Yash Raj Films
- Official logo
- Trade name: YRF Music
- Type: Privately held company
- Founded: 1970; 56 years ago
- Founder: Yash Chopra
- Headquarters: ‹See TfM› Mumbai, India
- Key people: Aditya Chopra (Chairman & MD); Akshaye Widhani (CEO);
- Products: Films released
- Divisions: Production; Distribution; Studio; Marketing; Merchandising; Licensing; Home Video; Music; Digital; Talent; Brand Partnerships; Communications; Technical; Visual Effects; YRF Entertainment;
- Subsidiaries: YRF Studios; YRF Distributors; YFX; YRF Entertainment; YRF Spy Universe; YRF Home Entertainment; YRF Music; Y-Films; YRF Television; YRF Digital; YRF Talent; Raah Records;
- Website: www.yashrajfilms.com

= Yash Raj Films =

Indian film studio

Yash Raj Films is an Indian film production and distribution company founded by filmmaker Yash Chopra in 1970. Since 2012, it has been led by his son Aditya Chopra. The company primarily produces and distributes Hindi films and has played a significant role in shaping the Hindi film industry.

==History==
In 1970, YRF was founded by Yash Raj Chopra, a veteran director and producer in the Indian film industry.

=== YRF Studios ===
In 2005, Chopra built YRF Studios in Mumbai. In 2006, the first film shot at YRF Studios was the romantic thriller Fanaa. Since then, several notable films have been shot at YRF Studios, including Kabhi Alvida Naa Kehna (2006), Partner (2007), Taare Zameen Par (2007), Dostana (2008), Wanted (2009), 3 Idiots (2009), Dabangg (2010), Bodyguard (2011), Ra.One (2011), Agneepath (2012), Chennai Express (2013), Jai Ho (2014), and PK (2014). The studio consists of six floors and spans 20 acres. YRF Studios has also been rented out for other film and television productions, including 10 Ka Dum and Kaun Banega Crorepati for Sony Entertainment Television, as well as Kya Aap Paanchvi Pass Se Tez Hain?, Koffee With Karan, and Satyamev Jayate for STAR India.

=== YRF Distributors ===
YRF since launching their distribution arm, has not just distributed films produced by them but also several films made by other production companies, within India as well as overseas, which includes a variety of independent films and Parallel Cinema productions such as Godmother (1999), Zubeidaa (2001), Maqbool (2004), and Meenaxi: A Tale of Three Cities (2004) among others.
In recent years, YRF has distributed successful films like Tu Jhoothi Main Makkaar (2023), Laapataa Ladies (2024), and Chhaava (2025). While they mostly distribute Hindi films, they have also distributed a few regional films in various languages.

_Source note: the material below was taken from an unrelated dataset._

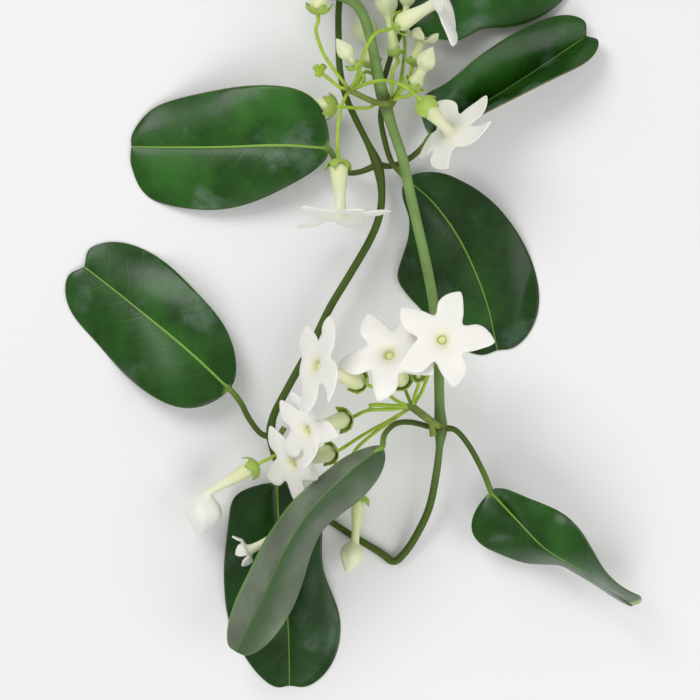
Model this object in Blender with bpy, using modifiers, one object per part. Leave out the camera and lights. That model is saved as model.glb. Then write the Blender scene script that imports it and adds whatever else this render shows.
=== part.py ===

In 2013, the company's distribution team sold the satellite rights of its venture Dhoom 3 for ₹75 crore to Sony Entertainment Television.

=== YRF Home Entertainment ===
YRF Home Entertainment division produces and releases Audio CDs, DVDs, Blu-ray Discs & VCDs. While these include films from YRF's own film catalogue, the division also selectively acquires films from outside banners for releasing them across Home Video formats. YRF Home Entertainment Forever Classics Collection includes many of their own classic films, directed by the company's founder, Yash Chopra and his son Aditya Chopra, besides several popular films from Raj Kapoor Films and B.R. Films, among others.

=== YRF Music ===
The company impacted the music industry through chartbuster soundtracks in their filmography such as Darr (1993), Dilwale Dulhaniya Le Jayenge (1995), Dil To Pagal Hai (1997) and Saiyaara (2025).

=== 2009 Disney buyout-refusal ===
In 2007, The Walt Disney Company entered Indian entertainment through a three-film co-production agreement with YRF, Ta Ra Rum Pum, Thoda Pyaar Thoda Magic, and Roadside Romeo. Disney's move was seen as a bid to increase its global recognition and finally enter the increasingly lucrative Indian cinema arena. In 2009, Disney offered a 49% acquisition of YRF for ₹2500 crore (unadjusted for inflation), which took the valuation of the Indian entertainment company to ₹5000 crore. The acquisition proposal did not materialise, as Yash Raj Films chose not to proceed with Disney's offer and continued to operate independently till date.

=== Aditya Chopra as Vice-Chairman ===
From 2007 to 2010, the company saw an all-time low, with several of their high-budgeted films failing at the box office, and thereby suffering losses amounting to millions. The films broke YRF's perfect success ratio and were oddly released one after another. Some of the most unsuccessful films produced under the banner were Jhoom Barabar Jhoom, Laaga Chunari Mein Daag, Aaja Nachle, Tashan, Thoda Pyaar Thoda Magic, Roadside Romeo, Dil Bole Hadippa!, Rocket Singh: Salesman of the Year and Pyaar Impossible.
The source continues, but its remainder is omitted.